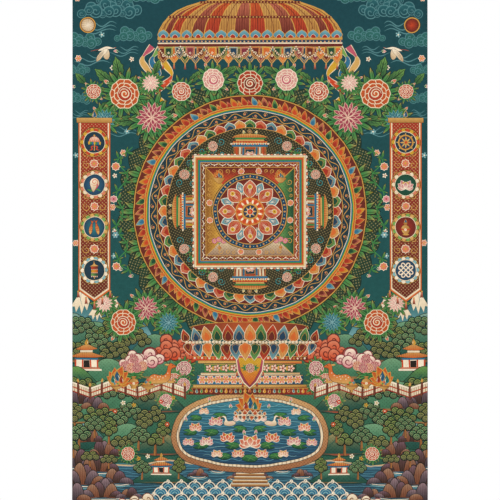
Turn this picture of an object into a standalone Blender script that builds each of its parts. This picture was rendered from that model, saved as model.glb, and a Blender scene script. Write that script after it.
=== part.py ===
"""Painted cotton panel of a thangka scroll painting, hanging by its top edge.

One piece of sized cotton, cut to a plain rectangle and painted edge to edge. It carries no brocade mount,
rod, cord, veil or binding. Metres, +Z up. The origin is the middle of the top edge, the painted face looks
along -Y, and the cloth hangs down along -Z.
"""

import bpy
import numpy as np

# The cut cloth
PANEL_WIDTH = 0.600
PANEL_LENGTH = 0.880
CLOTH_THICKNESS = 0.0012

# How it hangs: straight at the top edge, then free
FOOT_CURL = 0.0030  # the foot comes forward, as cloth does that was stored rolled
CURL_POWER = 3.0  # the curl keeps to the lowest third of the drop
SIDE_CUP = 0.0016  # both long edges turn forward against the middle
SOFT_WAVES = (
    # height of the wave, waves across the width, waves down the length, start of the wave in turns
    {"height": 0.0011, "across": 1.10, "down": 0.35, "start": 0.08},
    {"height": 0.0007, "across": 0.45, "down": 1.60, "start": 0.30},
)

# The faces that carry the form
COLUMNS = 24
ROWS = 35

COTTON_COLOUR = (0.190, 0.138, 0.083, 1.0)
COTTON_ROUGHNESS = 0.88


def set_back(x, drop):
    """How far the cloth stands behind the plane of its top edge: soft waves, less foot curl and side cup."""
    share_down = drop / PANEL_LENGTH
    share_across = x / PANEL_WIDTH
    behind = -FOOT_CURL * share_down**CURL_POWER
    behind = behind - SIDE_CUP * (2.0 * share_across) ** 2 * share_down
    for wave in SOFT_WAVES:
        turns = wave["across"] * share_across + wave["down"] * share_down + wave["start"]
        behind = behind + wave["height"] * np.sin(2.0 * np.pi * turns) * share_down
    return behind


def clear_scene():
    for old in list(bpy.data.objects):
        bpy.data.objects.remove(old, do_unlink=True)


def painted_cotton_material():
    material = bpy.data.materials.new("painted_cotton")
    material.use_nodes = True
    shader = material.node_tree.nodes["Principled BSDF"]
    shader.inputs["Base Color"].default_value = COTTON_COLOUR
    shader.inputs["Roughness"].default_value = COTTON_ROUGHNESS
    shader.inputs["Metallic"].default_value = 0.0
    return material


def hang_cloth(mesh):
    """Carries a unit grid to the cloth's middle surface: its X runs across the cloth and its Y up the cloth."""
    flat = np.empty(len(mesh.vertices) * 3)
    mesh.vertices.foreach_get("co", flat)
    across, up, _ = flat.reshape(-1, 3).T
    x = across * PANEL_WIDTH
    drop = (0.5 - up) * PANEL_LENGTH
    hung = np.stack([x, set_back(x, drop), -drop], axis=1)
    mesh.vertices.foreach_set("co", hung.ravel())
    mesh.update()


def make_panel(parts):
    bpy.ops.mesh.primitive_grid_add(x_subdivisions=COLUMNS, y_subdivisions=ROWS, size=1.0)
    panel = bpy.context.object
    panel.name = "painted_panel"
    hang_cloth(panel.data)
    cloth = panel.modifiers.new("cloth_thickness", "SOLIDIFY")
    cloth.thickness = CLOTH_THICKNESS
    cloth.offset = 0.0
    panel.data.materials.append(painted_cotton_material())
    panel.data.shade_smooth()
    panel.data.set_sharp_from_angle(angle=np.radians(30.0))
    for collection in list(panel.users_collection):
        collection.objects.unlink(panel)
    parts.objects.link(panel)
    return panel


def main():
    clear_scene()
    parts = bpy.data.collections.new("thangka_scroll_painting")
    bpy.context.scene.collection.children.link(parts)
    make_panel(parts)


main()
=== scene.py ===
"""Looks of the painted cotton panel of a thangka scroll painting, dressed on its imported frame.

The cloth is one closed mesh. The painting is drawn here in the painter's order, as outlines with washes of
colour, in millimetres: the real part of a point runs across the cloth from its middle, the imaginary part up
from its foot. One triangulation of all outlines that show becomes the painted face of the mesh, and each of
its triangles takes the wash of the topmost outline that covers it.
"""

from collections import namedtuple

import bpy
import numpy as np
from mathutils.geometry import delaunay_2d_cdt
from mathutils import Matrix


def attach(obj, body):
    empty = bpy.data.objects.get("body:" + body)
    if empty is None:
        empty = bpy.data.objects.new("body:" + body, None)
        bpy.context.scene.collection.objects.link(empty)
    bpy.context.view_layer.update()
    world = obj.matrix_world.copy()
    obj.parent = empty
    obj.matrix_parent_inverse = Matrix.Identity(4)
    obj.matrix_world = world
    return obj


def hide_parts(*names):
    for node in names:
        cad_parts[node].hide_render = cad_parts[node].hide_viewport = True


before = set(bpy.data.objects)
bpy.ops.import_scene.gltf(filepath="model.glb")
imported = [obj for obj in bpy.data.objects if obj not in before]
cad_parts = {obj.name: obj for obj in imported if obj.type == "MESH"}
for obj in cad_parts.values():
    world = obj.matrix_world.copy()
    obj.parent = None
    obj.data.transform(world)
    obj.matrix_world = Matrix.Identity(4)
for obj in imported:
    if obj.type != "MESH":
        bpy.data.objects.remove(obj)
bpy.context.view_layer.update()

# ---------------- the cloth and how it hangs, in metres

CLOTH_NODE = "painted_panel"
CLOTH_WIDTH = 0.600
CLOTH_LENGTH = 0.880
CLOTH_THICKNESS = 0.0012
FOOT_CURL = 0.0030  # how far the foot comes forward
CURL_POWER = 3.0  # the curl keeps to the lowest third
SIDE_CUP = 0.0016  # how far both long edges turn forward
SOFT_WAVES = (  # the height of each, its waves across and down the cloth, and its start in turns
    {"height": 0.0011, "across": 1.10, "down": 0.35, "start": 0.08},
    {"height": 0.0007, "across": 0.45, "down": 1.60, "start": 0.30},
)

# ---------------- the picture, in millimetres

HALF_WIDTH = 500.0 * CLOTH_WIDTH
HEIGHT = 1000.0 * CLOTH_LENGTH
HAND_WAVER = 0.42  # how far a hand-drawn line strays
EASE = 0.15  # a corner this near to the line between its neighbours is left out
LEAST_AREA = 0.40  # smaller touches of colour, in square millimetres, are left out
LEAST_BREADTH = 0.24  # and so are those with less area than this for each millimetre of length
THINNEST_RIM = 0.26  # a painted edge finer than this is left out
SHOWN_STEP = 2.0  # spacing of the points that test whether an edge shows
FORM_GRID = 12.0  # spacing of the points that carry the cloth's soft waves
LONGEST_EDGE = 30.0  # longer edges are cut, so that they follow the waves
MERGE = 0.02  # points nearer than this become one
ROUNDS = {"corners": 6, "edges": 5}  # how often almost straight lines are made straighter
POINTS_AT_ONCE = 4_000_000  # limits the memory that one covering test takes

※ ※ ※

## Prompt:
Repeat the listing in full, keeping every line exactly as it is.

## Exercise output:
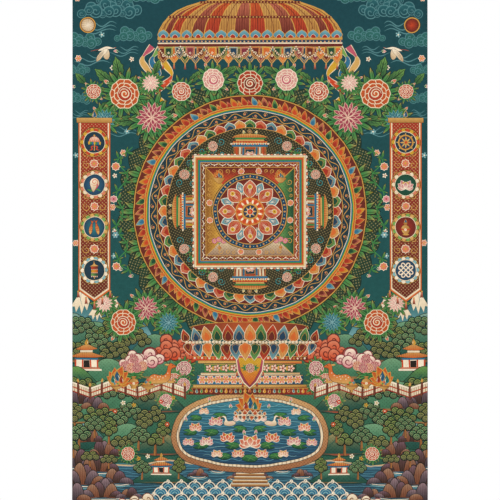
Turn this picture of an object into a standalone Blender script that builds each of its parts. This picture was rendered from that model, saved as model.glb, and a Blender scene script. Write that script after it.
=== part.py ===
"""Painted cotton panel of a thangka scroll painting, hanging by its top edge.

One piece of sized cotton, cut to a plain rectangle and painted edge to edge. It carries no brocade mount,
rod, cord, veil or binding. Metres, +Z up. The origin is the middle of the top edge, the painted face looks
along -Y, and the cloth hangs down along -Z.
"""

import bpy
import numpy as np

# The cut cloth
PANEL_WIDTH = 0.600
PANEL_LENGTH = 0.880
CLOTH_THICKNESS = 0.0012

# How it hangs: straight at the top edge, then free
FOOT_CURL = 0.0030  # the foot comes forward, as cloth does that was stored rolled
CURL_POWER = 3.0  # the curl keeps to the lowest third of the drop
SIDE_CUP = 0.0016  # both long edges turn forward against the middle
SOFT_WAVES = (
    # height of the wave, waves across the width, waves down the length, start of the wave in turns
    {"height": 0.0011, "across": 1.10, "down": 0.35, "start": 0.08},
    {"height": 0.0007, "across": 0.45, "down": 1.60, "start": 0.30},
)

# The faces that carry the form
COLUMNS = 24
ROWS = 35

COTTON_COLOUR = (0.190, 0.138, 0.083, 1.0)
COTTON_ROUGHNESS = 0.88


def set_back(x, drop):
    """How far the cloth stands behind the plane of its top edge: soft waves, less foot curl and side cup."""
    share_down = drop / PANEL_LENGTH
    share_across = x / PANEL_WIDTH
    behind = -FOOT_CURL * share_down**CURL_POWER
    behind = behind - SIDE_CUP * (2.0 * share_across) ** 2 * share_down
    for wave in SOFT_WAVES:
        turns = wave["across"] * share_across + wave["down"] * share_down + wave["start"]
        behind = behind + wave["height"] * np.sin(2.0 * np.pi * turns) * share_down
    return behind


def clear_scene():
    for old in list(bpy.data.objects):
        bpy.data.objects.remove(old, do_unlink=True)


def painted_cotton_material():
    material = bpy.data.materials.new("painted_cotton")
    material.use_nodes = True
    shader = material.node_tree.nodes["Principled BSDF"]
    shader.inputs["Base Color"].default_value = COTTON_COLOUR
    shader.inputs["Roughness"].default_value = COTTON_ROUGHNESS
    shader.inputs["Metallic"].default_value = 0.0
    return material


def hang_cloth(mesh):
    """Carries a unit grid to the cloth's middle surface: its X runs across the cloth and its Y up the cloth."""
    flat = np.empty(len(mesh.vertices) * 3)
    mesh.vertices.foreach_get("co", flat)
    across, up, _ = flat.reshape(-1, 3).T
    x = across * PANEL_WIDTH
    drop = (0.5 - up) * PANEL_LENGTH
    hung = np.stack([x, set_back(x, drop), -drop], axis=1)
    mesh.vertices.foreach_set("co", hung.ravel())
    mesh.update()


def make_panel(parts):
    bpy.ops.mesh.primitive_grid_add(x_subdivisions=COLUMNS, y_subdivisions=ROWS, size=1.0)
    panel = bpy.context.object
    panel.name = "painted_panel"
    hang_cloth(panel.data)
    cloth = panel.modifiers.new("cloth_thickness", "SOLIDIFY")
    cloth.thickness = CLOTH_THICKNESS
    cloth.offset = 0.0
    panel.data.materials.append(painted_cotton_material())
    panel.data.shade_smooth()
    panel.data.set_sharp_from_angle(angle=np.radians(30.0))
    for collection in list(panel.users_collection):
        collection.objects.unlink(panel)
    parts.objects.link(panel)
    return panel


def main():
    clear_scene()
    parts = bpy.data.collections.new("thangka_scroll_painting")
    bpy.context.scene.collection.children.link(parts)
    make_panel(parts)


main()
=== scene.py ===
"""Looks of the painted cotton panel of a thangka scroll painting, dressed on its imported frame.

The cloth is one closed mesh. The painting is drawn here in the painter's order, as outlines with washes of
colour, in millimetres: the real part of a point runs across the cloth from its middle, the imaginary part up
from its foot. One triangulation of all outlines that show becomes the painted face of the mesh, and each of
its triangles takes the wash of the topmost outline that covers it.
"""

from collections import namedtuple

import bpy
import numpy as np
from mathutils.geometry import delaunay_2d_cdt
from mathutils import Matrix


def attach(obj, body):
    empty = bpy.data.objects.get("body:" + body)
    if empty is None:
        empty = bpy.data.objects.new("body:" + body, None)
        bpy.context.scene.collection.objects.link(empty)
    bpy.context.view_layer.update()
    world = obj.matrix_world.copy()
    obj.parent = empty
    obj.matrix_parent_inverse = Matrix.Identity(4)
    obj.matrix_world = world
    return obj


def hide_parts(*names):
    for node in names:
        cad_parts[node].hide_render = cad_parts[node].hide_viewport = True


before = set(bpy.data.objects)
bpy.ops.import_scene.gltf(filepath="model.glb")
imported = [obj for obj in bpy.data.objects if obj not in before]
cad_parts = {obj.name: obj for obj in imported if obj.type == "MESH"}
for obj in cad_parts.values():
    world = obj.matrix_world.copy()
    obj.parent = None
    obj.data.transform(world)
    obj.matrix_world = Matrix.Identity(4)
for obj in imported:
    if obj.type != "MESH":
        bpy.data.objects.remove(obj)
bpy.context.view_layer.update()

# ---------------- the cloth and how it hangs, in metres

CLOTH_NODE = "painted_panel"
CLOTH_WIDTH = 0.600
CLOTH_LENGTH = 0.880
CLOTH_THICKNESS = 0.0012
FOOT_CURL = 0.0030  # how far the foot comes forward
CURL_POWER = 3.0  # the curl keeps to the lowest third
SIDE_CUP = 0.0016  # how far both long edges turn forward
SOFT_WAVES = (  # the height of each, its waves across and down the cloth, and its start in turns
    {"height": 0.0011, "across": 1.10, "down": 0.35, "start": 0.08},
    {"height": 0.0007, "across": 0.45, "down": 1.60, "start": 0.30},
)

# ---------------- the picture, in millimetres

HALF_WIDTH = 500.0 * CLOTH_WIDTH
HEIGHT = 1000.0 * CLOTH_LENGTH
HAND_WAVER = 0.42  # how far a hand-drawn line strays
EASE = 0.15  # a corner this near to the line between its neighbours is left out
LEAST_AREA = 0.40  # smaller touches of colour, in square millimetres, are left out
LEAST_BREADTH = 0.24  # and so are those with less area than this for each millimetre of length
THINNEST_RIM = 0.26  # a painted edge finer than this is left out
SHOWN_STEP = 2.0  # spacing of the points that test whether an edge shows
FORM_GRID = 12.0  # spacing of the points that carry the cloth's soft waves
LONGEST_EDGE = 30.0  # longer edges are cut, so that they follow the waves
MERGE = 0.02  # points nearer than this become one
ROUNDS = {"corners": 6, "edges": 5}  # how often almost straight lines are made straighter
POINTS_AT_ONCE = 4_000_000  # limits the memory that one covering test takes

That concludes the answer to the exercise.